Sottoscrivere l'accordo di giovedì e accettare che quelli esposti siano gli unici mezzi per gestire l'enorme crisi economica incombente è stato come buttarsi in mare aperto con mani e piedi legati. Dal punto di vista pratico, è stato dato un sostanziale assenso per un futuro accesso al MES, ma dal punto di vista politico si è fatto anche qualcosa di peggio.

Pragmaticamente parlando, infatti, è stato messo nero su bianco che l'unica strada percorribile, quando la crisi sarà tale da precluderci l'accesso ai mercati, è quella del MES. E, nella miglior tradizione delle profezie autoavveranti, è facile prevedere che questa stessa decisione farà inesorabilmente lievitare i rendimenti dei nostri titoli di Stato. Del resto i mercati si muovono in base a scenari futuribili e non si può pensare che aver messo in tavola questa prospettiva non susciti reazioni. Non ci resta che attendere il ritorno dello spread a livelli da 2011 e il prossimo "Fate presto" sulla prima pagina del Sole24Ore per scoprire il momento in cui scatterà la tagliola.

Dal punto di vista politico però è stato fatto qualcosa di ancor peggiore.
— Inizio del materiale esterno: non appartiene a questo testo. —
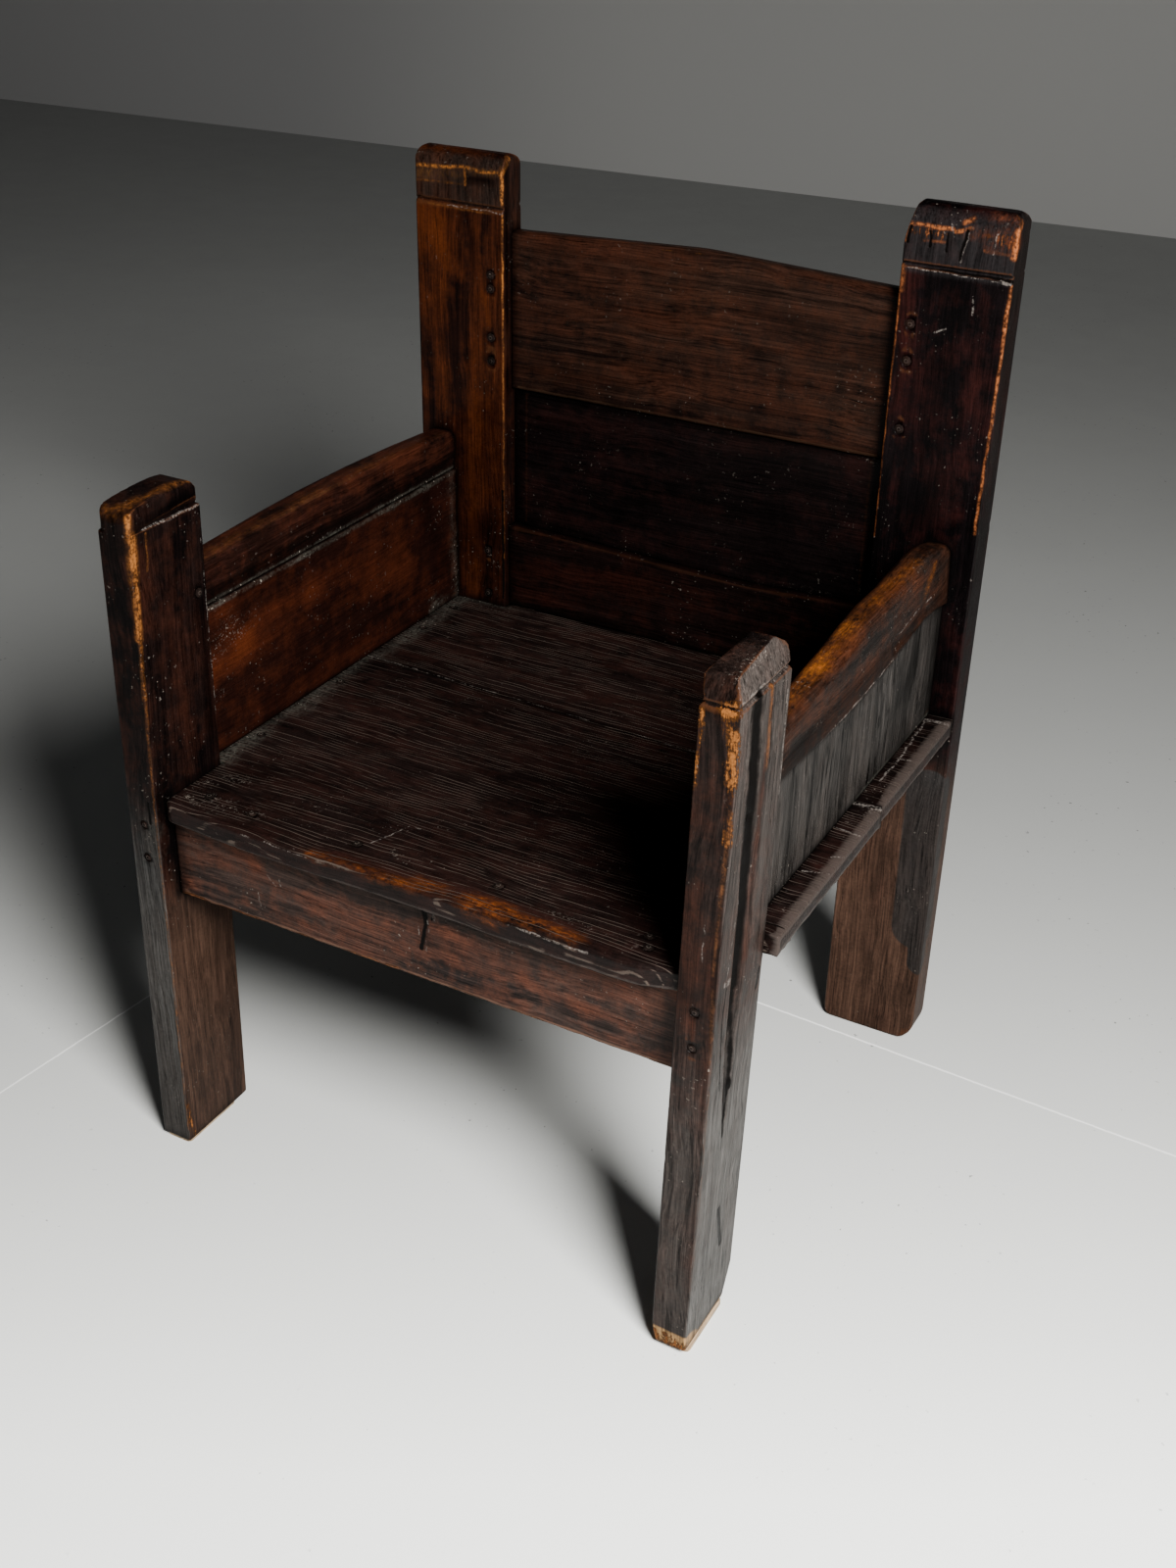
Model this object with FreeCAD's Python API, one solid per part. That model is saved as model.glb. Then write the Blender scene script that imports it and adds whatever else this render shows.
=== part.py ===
import FreeCAD, Part
import math
import os

# Plank armchair: four posts, a boarded seat, a back of three boards and two
# arm rails over side panels. Sawn by hand, tenoned, grooved and pegged, and
# leaning a little to the right with age.
# Millimetres. X runs from left to right as seen from the front, Y from front
# to back, Z up. The origin is on the floor, under the middle of the chair.

Vector = FreeCAD.Vector
os.makedirs("parts", exist_ok=True)

# Whole chair
frame_depth = 585.0            # front of the front posts to the back of the back posts
back_width = 647.0             # over the outer faces of the back posts
seat_height = 420.0            # floor to the top of the seat
lean_share = 0.02              # sideways lean of the front posts, as a share of their height

# Fits and finish
fit = 0.2                      # play round a tenon, a tongue or a notch
peg_fit = 0.1                  # play round a peg, on its radius
overrun = 6.0                  # how far a cut runs past the wood that it opens
arris = 2.5                    # rounding of a plank's worn long edges

# Front posts: planks with an edge to the front
front_post_width = 36.0
front_post_depth = 96.0
front_left_inset = 12.5        # foot's outer face, inside the line of the back post
front_right_inset = 19.5
front_left_rise = 296.5        # top of the head above the seat
front_right_rise = 284.0
front_left_head = 28.5         # head above its saw kerf
front_right_head = 29.0
front_head_round = 9.0         # upright corners of a front head

# Back posts: wide planks with a face to the front
back_post_width = 107.5
back_post_thickness = 39.0
back_left_rise = 499.0
back_right_rise = 508.0
back_left_head = 53.0
back_right_head = 56.0
back_head_round = 3.5

# Saw kerfs under the heads
kerf_depth = 3.5
kerf_width = 4.5
left_kerf_depth = 6.0          # the front left kerf is a step that deepens to the back
left_kerf_start = 2.0          # its depth at the front
left_kerf_rise = 9.0           # height of its sloping upper side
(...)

All'eurogruppo dell'altro ieri, a quanto risulta, si è discusso di eurobond ma non è stata neanche avanzata la richiesta di una monetizzazione diretta e illimitata da parte della BCE degli interventi a sostegno dell'economia reale. Non provare neppure a proporre una discussione sulle misure che il resto del mondo sta già mettendo in campo per fronteggiare una situazione straordinaria è emblematico. È la cifra della subalternità totale del nostro ceto politico, e in particolar modo di questo Governo, all'eurocrazia e alla perversa logica neoliberale che non si ferma neppure di fronte ai morti.

Giovedì abbiamo dato al resto d'Europa la garanzia che, se anche alla fine non dovesse scattare il MES, l'Italia farà comunque quello che le verrà impartito. A qualunque costo e senza fiatare. Accetteremo con gratitudine quel poco di ossigeno che ci verrà concesso grazie agli acquisti sul secondario della Banca Centrale e poi, una volta terminata l'emergenza sanitaria, saremo pronti ad aprire una nuova stagione di "lacrime e sangue". La priorità sarà una e una sola: ridurre il debito pubblico (verosimilmente lievitato oltre il 150%). E quale sia la ricetta a marchio EU per ottemperare a questo ukase già lo sappiamo. Poco importa se la stagione di "riforme strutturali" verrà implementata sotto il commissariamento della Troika o sotto un governissimo Draghi.

La triste verità è che giovedì abbiamo dato un'altra stretta al cappio in cui siamo intrappolati da trent'anni.

Ma se Dio vuole, prima o dopo, la corda si rompe.